## Given exercise
Count lines with the string "materials" in them. State the number alone.
────────────────
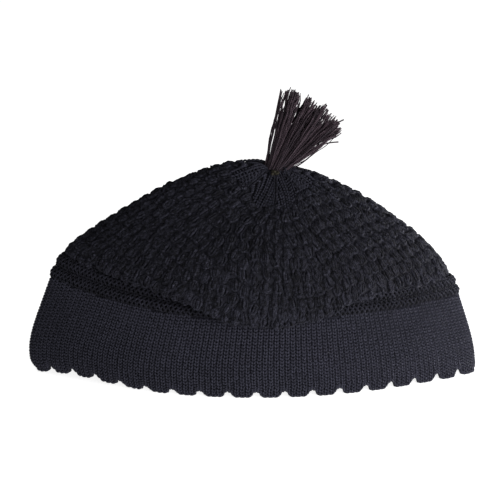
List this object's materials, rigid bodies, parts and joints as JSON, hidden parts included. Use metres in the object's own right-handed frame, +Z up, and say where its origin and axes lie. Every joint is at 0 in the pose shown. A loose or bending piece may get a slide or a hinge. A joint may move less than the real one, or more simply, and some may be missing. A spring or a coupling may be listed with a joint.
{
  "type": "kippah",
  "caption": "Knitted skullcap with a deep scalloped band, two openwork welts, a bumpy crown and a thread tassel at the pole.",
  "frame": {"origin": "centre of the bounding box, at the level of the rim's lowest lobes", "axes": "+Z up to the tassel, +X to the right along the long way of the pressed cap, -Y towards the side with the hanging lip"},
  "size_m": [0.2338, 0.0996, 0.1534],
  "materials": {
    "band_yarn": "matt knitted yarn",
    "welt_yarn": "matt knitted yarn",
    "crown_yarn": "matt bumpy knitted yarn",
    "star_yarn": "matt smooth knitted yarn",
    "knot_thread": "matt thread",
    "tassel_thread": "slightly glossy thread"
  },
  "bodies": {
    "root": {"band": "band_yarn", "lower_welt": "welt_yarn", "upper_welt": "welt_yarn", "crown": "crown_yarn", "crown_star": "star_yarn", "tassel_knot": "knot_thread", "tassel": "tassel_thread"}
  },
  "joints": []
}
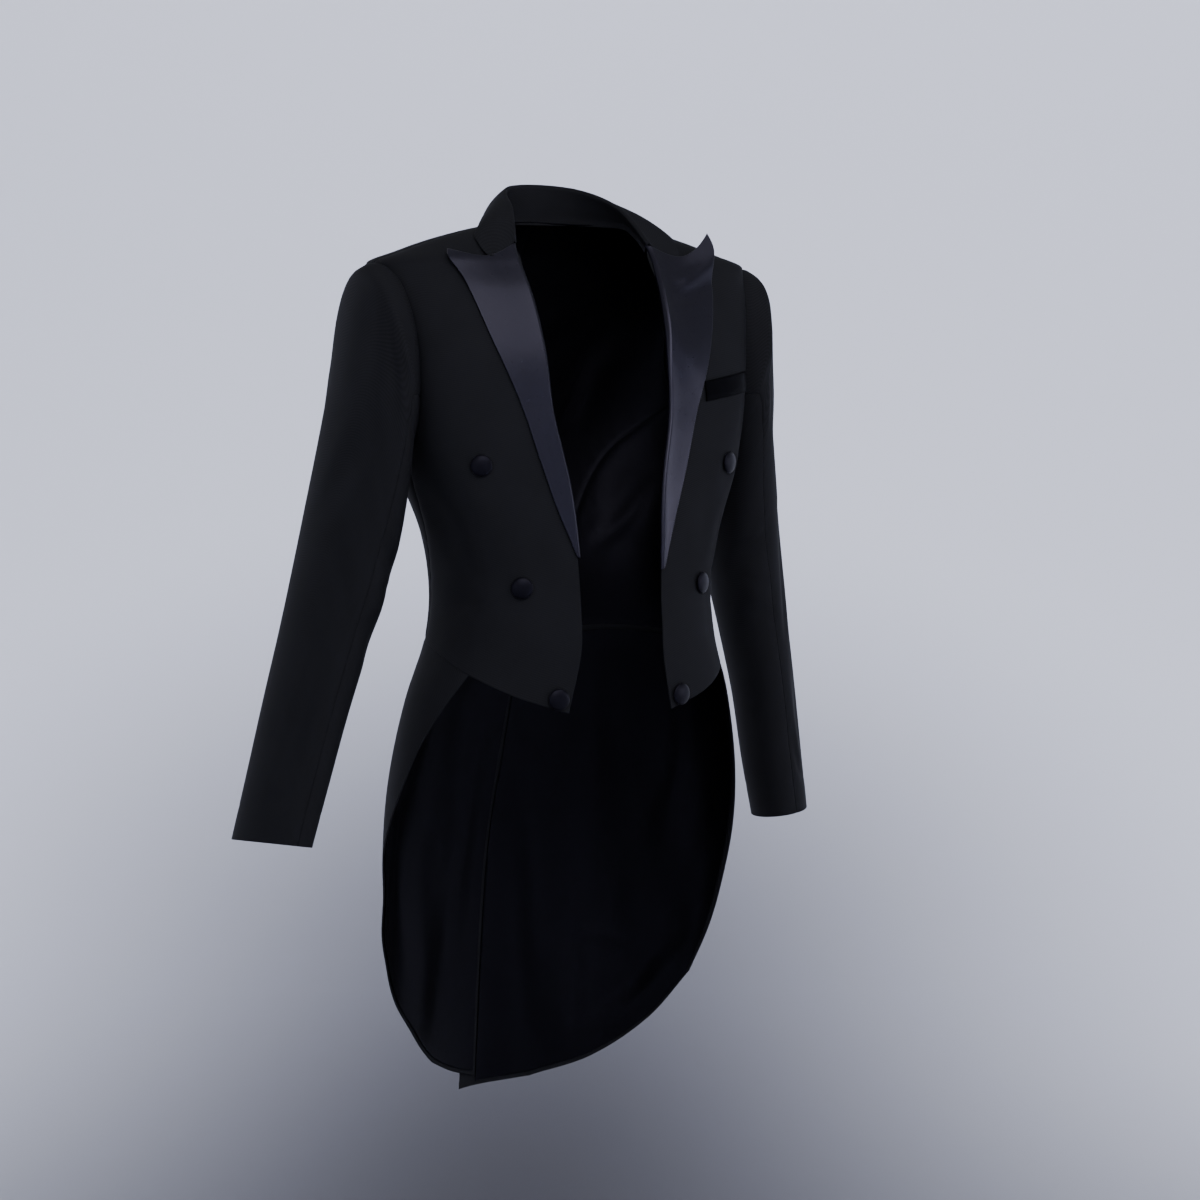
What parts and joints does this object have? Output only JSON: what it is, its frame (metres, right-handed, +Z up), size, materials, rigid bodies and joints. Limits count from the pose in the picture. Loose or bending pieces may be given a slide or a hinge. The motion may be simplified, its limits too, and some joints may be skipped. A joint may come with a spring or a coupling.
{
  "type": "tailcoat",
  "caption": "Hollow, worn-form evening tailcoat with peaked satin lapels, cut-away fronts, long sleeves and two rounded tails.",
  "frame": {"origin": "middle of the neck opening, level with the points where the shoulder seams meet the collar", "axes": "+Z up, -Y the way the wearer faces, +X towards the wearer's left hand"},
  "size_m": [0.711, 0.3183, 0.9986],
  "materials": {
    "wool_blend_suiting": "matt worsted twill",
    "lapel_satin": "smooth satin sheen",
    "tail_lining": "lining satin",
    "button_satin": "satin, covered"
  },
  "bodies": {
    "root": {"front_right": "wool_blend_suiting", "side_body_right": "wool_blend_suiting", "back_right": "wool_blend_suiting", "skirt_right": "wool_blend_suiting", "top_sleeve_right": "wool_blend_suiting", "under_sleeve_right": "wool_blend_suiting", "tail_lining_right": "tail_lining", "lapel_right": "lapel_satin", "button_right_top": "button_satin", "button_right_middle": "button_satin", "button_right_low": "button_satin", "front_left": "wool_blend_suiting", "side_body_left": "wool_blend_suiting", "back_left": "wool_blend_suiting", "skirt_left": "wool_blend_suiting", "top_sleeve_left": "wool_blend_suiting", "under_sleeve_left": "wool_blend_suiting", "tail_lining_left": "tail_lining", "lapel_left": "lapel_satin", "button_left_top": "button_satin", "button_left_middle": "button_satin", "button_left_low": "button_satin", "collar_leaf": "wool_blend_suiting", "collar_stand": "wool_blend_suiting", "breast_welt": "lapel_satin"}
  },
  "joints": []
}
────────────────
## Written reply
4